• _WORK TO DO_: Every line of the data must be copied exactly.

• _INFORMATION PROVIDED_:

* BEGIN *

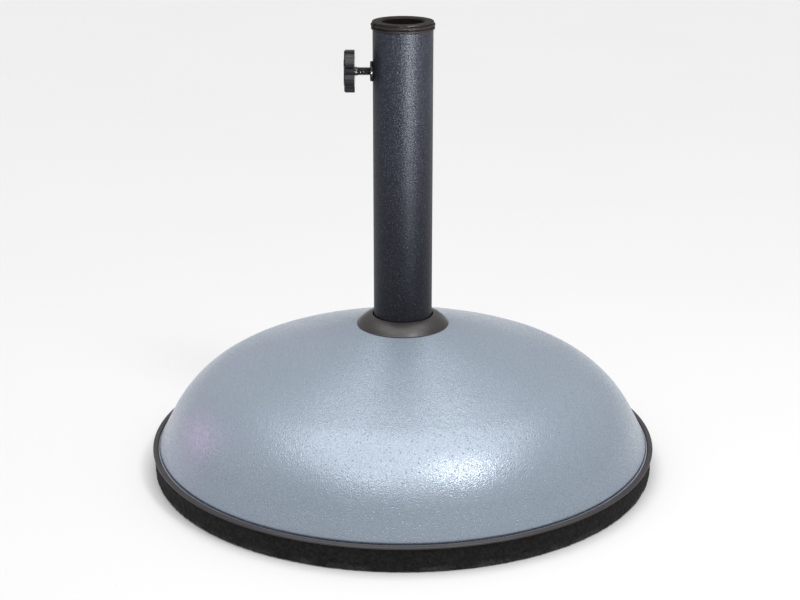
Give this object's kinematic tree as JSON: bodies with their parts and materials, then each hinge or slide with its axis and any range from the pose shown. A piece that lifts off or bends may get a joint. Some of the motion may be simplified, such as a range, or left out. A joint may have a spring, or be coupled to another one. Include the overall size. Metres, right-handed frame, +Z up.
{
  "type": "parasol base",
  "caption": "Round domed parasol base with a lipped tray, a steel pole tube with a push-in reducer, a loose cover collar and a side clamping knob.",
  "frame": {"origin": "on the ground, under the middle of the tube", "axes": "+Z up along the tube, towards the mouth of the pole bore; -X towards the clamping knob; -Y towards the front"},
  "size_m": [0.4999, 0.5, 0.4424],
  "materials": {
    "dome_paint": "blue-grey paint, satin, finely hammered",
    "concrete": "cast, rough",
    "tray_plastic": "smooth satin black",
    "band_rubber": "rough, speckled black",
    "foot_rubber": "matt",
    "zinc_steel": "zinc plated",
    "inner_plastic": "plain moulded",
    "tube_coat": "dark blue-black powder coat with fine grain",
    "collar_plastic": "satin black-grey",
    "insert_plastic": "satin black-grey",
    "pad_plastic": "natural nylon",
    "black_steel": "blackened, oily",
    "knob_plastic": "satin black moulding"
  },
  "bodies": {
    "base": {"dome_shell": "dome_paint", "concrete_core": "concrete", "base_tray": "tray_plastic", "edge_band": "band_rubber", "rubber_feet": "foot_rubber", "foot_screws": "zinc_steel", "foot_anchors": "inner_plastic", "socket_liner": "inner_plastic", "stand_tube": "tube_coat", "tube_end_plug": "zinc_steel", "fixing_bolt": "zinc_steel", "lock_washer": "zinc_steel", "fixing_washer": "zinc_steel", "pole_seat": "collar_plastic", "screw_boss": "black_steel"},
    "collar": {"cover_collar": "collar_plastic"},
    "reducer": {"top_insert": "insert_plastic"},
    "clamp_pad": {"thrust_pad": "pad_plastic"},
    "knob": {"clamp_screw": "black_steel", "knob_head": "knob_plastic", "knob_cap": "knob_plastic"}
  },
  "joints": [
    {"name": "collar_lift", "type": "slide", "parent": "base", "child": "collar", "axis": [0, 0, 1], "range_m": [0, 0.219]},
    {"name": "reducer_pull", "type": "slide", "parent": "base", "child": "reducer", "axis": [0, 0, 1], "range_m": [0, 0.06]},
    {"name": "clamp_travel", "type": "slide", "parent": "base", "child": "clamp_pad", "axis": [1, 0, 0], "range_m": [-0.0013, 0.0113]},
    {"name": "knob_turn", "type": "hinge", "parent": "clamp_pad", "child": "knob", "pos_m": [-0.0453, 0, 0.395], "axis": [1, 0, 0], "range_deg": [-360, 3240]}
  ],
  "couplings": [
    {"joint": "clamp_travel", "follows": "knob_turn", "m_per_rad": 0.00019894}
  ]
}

* END *

• _RESPONSE TO THE TASK_:
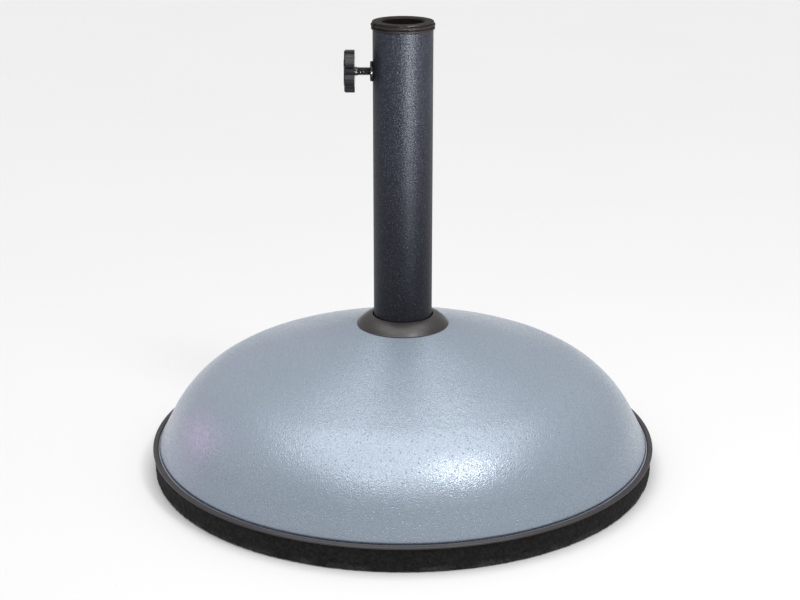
Give this object's kinematic tree as JSON: bodies with their parts and materials, then each hinge or slide with its axis and any range from the pose shown. A piece that lifts off or bends may get a joint. Some of the motion may be simplified, such as a range, or left out. A joint may have a spring, or be coupled to another one. Include the overall size. Metres, right-handed frame, +Z up.
{
  "type": "parasol base",
  "caption": "Round domed parasol base with a lipped tray, a steel pole tube with a push-in reducer, a loose cover collar and a side clamping knob.",
  "frame": {"origin": "on the ground, under the middle of the tube", "axes": "+Z up along the tube, towards the mouth of the pole bore; -X towards the clamping knob; -Y towards the front"},
  "size_m": [0.4999, 0.5, 0.4424],
  "materials": {
    "dome_paint": "blue-grey paint, satin, finely hammered",
    "concrete": "cast, rough",
    "tray_plastic": "smooth satin black",
    "band_rubber": "rough, speckled black",
    "foot_rubber": "matt",
    "zinc_steel": "zinc plated",
    "inner_plastic": "plain moulded",
    "tube_coat": "dark blue-black powder coat with fine grain",
    "collar_plastic": "satin black-grey",
    "insert_plastic": "satin black-grey",
    "pad_plastic": "natural nylon",
    "black_steel": "blackened, oily",
    "knob_plastic": "satin black moulding"
  },
  "bodies": {
    "base": {"dome_shell": "dome_paint", "concrete_core": "concrete", "base_tray": "tray_plastic", "edge_band": "band_rubber", "rubber_feet": "foot_rubber", "foot_screws": "zinc_steel", "foot_anchors": "inner_plastic", "socket_liner": "inner_plastic", "stand_tube": "tube_coat", "tube_end_plug": "zinc_steel", "fixing_bolt": "zinc_steel", "lock_washer": "zinc_steel", "fixing_washer": "zinc_steel", "pole_seat": "collar_plastic", "screw_boss": "black_steel"},
    "collar": {"cover_collar": "collar_plastic"},
    "reducer": {"top_insert": "insert_plastic"},
    "clamp_pad": {"thrust_pad": "pad_plastic"},
    "knob": {"clamp_screw": "black_steel", "knob_head": "knob_plastic", "knob_cap": "knob_plastic"}
  },
  "joints": [
    {"name": "collar_lift", "type": "slide", "parent": "base", "child": "collar", "axis": [0, 0, 1], "range_m": [0, 0.219]},
    {"name": "reducer_pull", "type": "slide", "parent": "base", "child": "reducer", "axis": [0, 0, 1], "range_m": [0, 0.06]},
    {"name": "clamp_travel", "type": "slide", "parent": "base", "child": "clamp_pad", "axis": [1, 0, 0], "range_m": [-0.0013, 0.0113]},
    {"name": "knob_turn", "type": "hinge", "parent": "clamp_pad", "child": "knob", "pos_m": [-0.0453, 0, 0.395], "axis": [1, 0, 0], "range_deg": [-360, 3240]}
  ],
  "couplings": [
    {"joint": "clamp_travel", "follows": "knob_turn", "m_per_rad": 0.00019894}
  ]
}